[START]

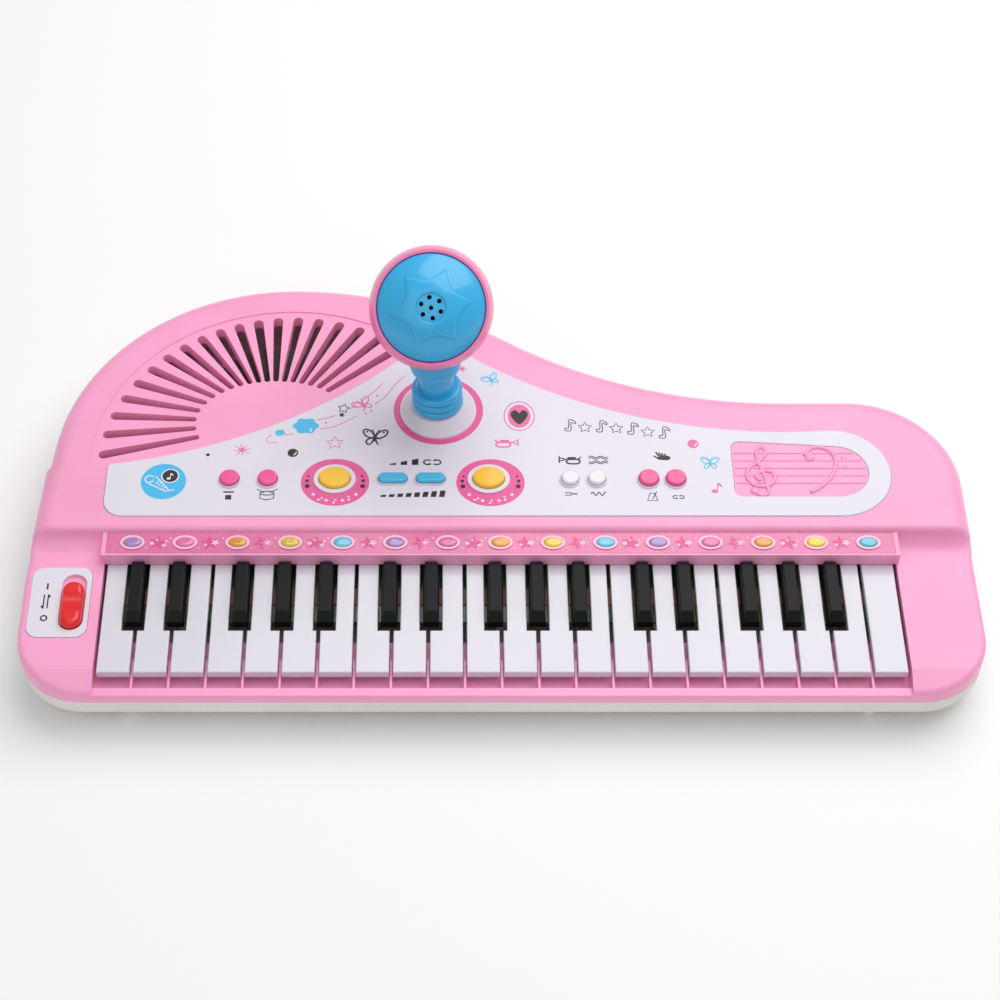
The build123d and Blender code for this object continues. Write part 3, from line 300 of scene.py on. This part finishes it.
def waves(x, y, size=1.35):
    shapes = []
    for row, rise in ((1.3, 1), (0.6, 1), (-0.8, -1), (-1.5, -1)):
        line = [(-3.3 + 0.3 * i, row + 0.33 * rise * math.sin(1.9 * 0.3 * i)) for i in range(23)]
        shapes.append(stroke(line, 0.32))
    return [moved(shape, x, y, 0, size) for shape in shapes]


def hands(x, y, size=1.5):
    """Two clapping palms: short fingers over a rounded heel."""
    heel = [(-1.4, -0.9), (1.6, -1.3), (2.6, -0.4), (1.6, 0.5), (-0.6, 0.3)]
    shapes = [[smooth(heel, closed=True)]]
    for i in range(4):
        shapes.append(stroke([(-1.0 + 0.7 * i, 0.2), (-1.9 + 0.9 * i, 2.0 - 0.25 * i)], 0.5))
    shapes.append(stroke([(-2.6, 0.4), (-1.2, -0.6)], 0.5))
    return [moved(shape, x, y, 0, size) for shape in shapes]


def bars(x, y, size=1.0):
    """Three blocks that grow from left to right."""
    heights = ((0.6, 1.2), (1.8, 2.5), (3.0, 3.8))
    shapes = []
    for left, (low, high) in zip((-6.7, -1.5, 3.7), heights):
        shapes.append([[(left, 0), (left + 3.0, 0), (left + 3.0, high), (left, low)]])
    return [moved(shape, x, y, 0, size) for shape in shapes]


def moon(x, y, radius):
    """A disc with a crescent left out of it."""
    hole = [(0.25, -0.65), (0.7, -0.1), (0.6, 0.45), (0.45, 0.0), (0.1, -0.4)]
    return [moved([ellipse(1, 1, 0, 0, 28), smooth(hole, closed=True, steps=4)], x, y, 0, radius)]


def cloud(x, y, size):
    """A puff with six round lobes."""
    rim = [(math.cos(t) * (1 + 0.09 * math.cos(6 * t)), 0.8 * math.sin(t) * (1 + 0.09 * math.cos(6 * t)))
           for t in (2 * math.pi * i / 60 for i in range(60))]
    return [moved([rim, ellipse(0.1, 0.22, 0.42, -0.45, 12)], x, y, 0, size)]


# ---------------------------------------------------------------- pieces

def height(node, x, y):
    """Height in mm of a CAD node's top surface at a place on the case."""
    start = Vector((x * MM, FRONT + y * MM, 1))
    hit, where, _, _ = nodes[node].ray_cast(start, Vector((0, 0, -1)))
    if not hit:
        raise ValueError(f"{node} has no surface at {x}, {y}")
    return where.z / MM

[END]

### WRITTEN TASK
Extract all of the data shown above without alteration.

### THE RESULT
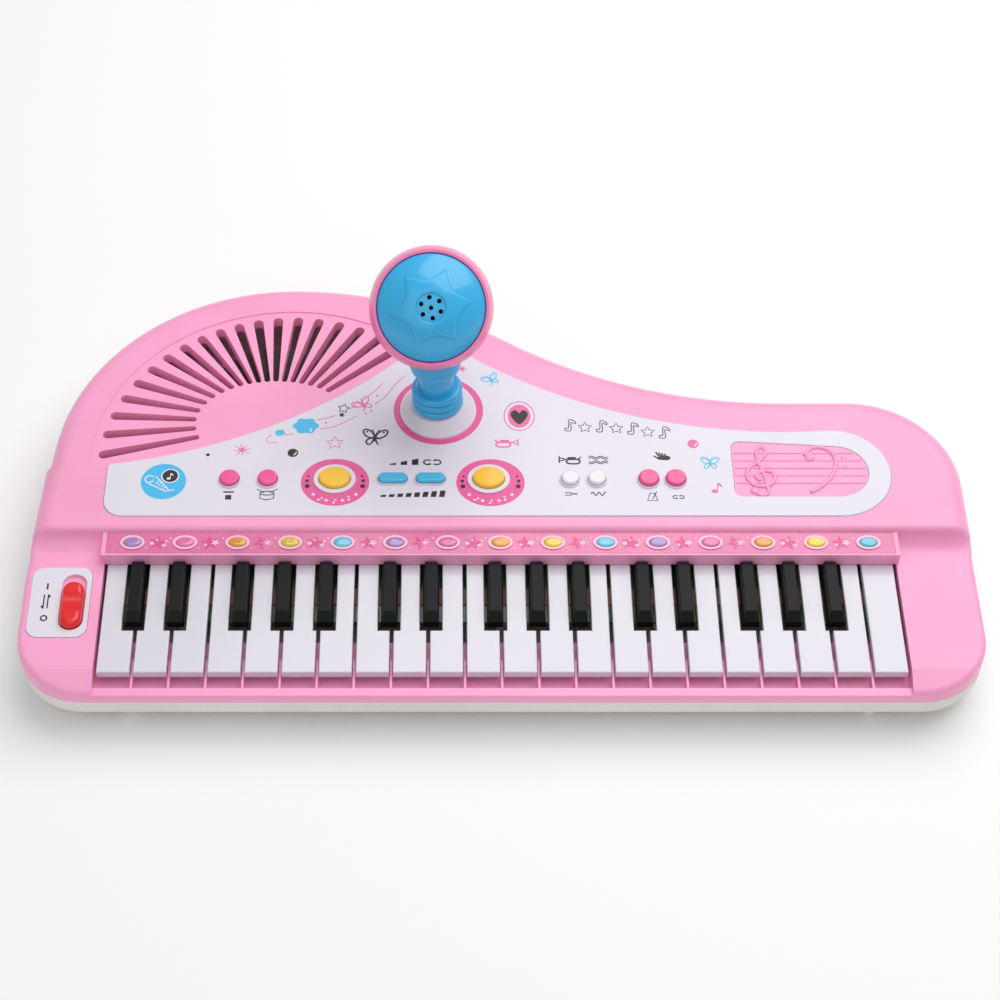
The build123d and Blender code for this object continues. Write part 3, from line 300 of scene.py on. This part finishes it.
def waves(x, y, size=1.35):
    shapes = []
    for row, rise in ((1.3, 1), (0.6, 1), (-0.8, -1), (-1.5, -1)):
        line = [(-3.3 + 0.3 * i, row + 0.33 * rise * math.sin(1.9 * 0.3 * i)) for i in range(23)]
        shapes.append(stroke(line, 0.32))
    return [moved(shape, x, y, 0, size) for shape in shapes]


def hands(x, y, size=1.5):
    """Two clapping palms: short fingers over a rounded heel."""
    heel = [(-1.4, -0.9), (1.6, -1.3), (2.6, -0.4), (1.6, 0.5), (-0.6, 0.3)]
    shapes = [[smooth(heel, closed=True)]]
    for i in range(4):
        shapes.append(stroke([(-1.0 + 0.7 * i, 0.2), (-1.9 + 0.9 * i, 2.0 - 0.25 * i)], 0.5))
    shapes.append(stroke([(-2.6, 0.4), (-1.2, -0.6)], 0.5))
    return [moved(shape, x, y, 0, size) for shape in shapes]


def bars(x, y, size=1.0):
    """Three blocks that grow from left to right."""
    heights = ((0.6, 1.2), (1.8, 2.5), (3.0, 3.8))
    shapes = []
    for left, (low, high) in zip((-6.7, -1.5, 3.7), heights):
        shapes.append([[(left, 0), (left + 3.0, 0), (left + 3.0, high), (left, low)]])
    return [moved(shape, x, y, 0, size) for shape in shapes]


def moon(x, y, radius):
    """A disc with a crescent left out of it."""
    hole = [(0.25, -0.65), (0.7, -0.1), (0.6, 0.45), (0.45, 0.0), (0.1, -0.4)]
    return [moved([ellipse(1, 1, 0, 0, 28), smooth(hole, closed=True, steps=4)], x, y, 0, radius)]


def cloud(x, y, size):
    """A puff with six round lobes."""
    rim = [(math.cos(t) * (1 + 0.09 * math.cos(6 * t)), 0.8 * math.sin(t) * (1 + 0.09 * math.cos(6 * t)))
           for t in (2 * math.pi * i / 60 for i in range(60))]
    return [moved([rim, ellipse(0.1, 0.22, 0.42, -0.45, 12)], x, y, 0, size)]


# ---------------------------------------------------------------- pieces

def height(node, x, y):
    """Height in mm of a CAD node's top surface at a place on the case."""
    start = Vector((x * MM, FRONT + y * MM, 1))
    hit, where, _, _ = nodes[node].ray_cast(start, Vector((0, 0, -1)))
    if not hit:
        raise ValueError(f"{node} has no surface at {x}, {y}")
    return where.z / MM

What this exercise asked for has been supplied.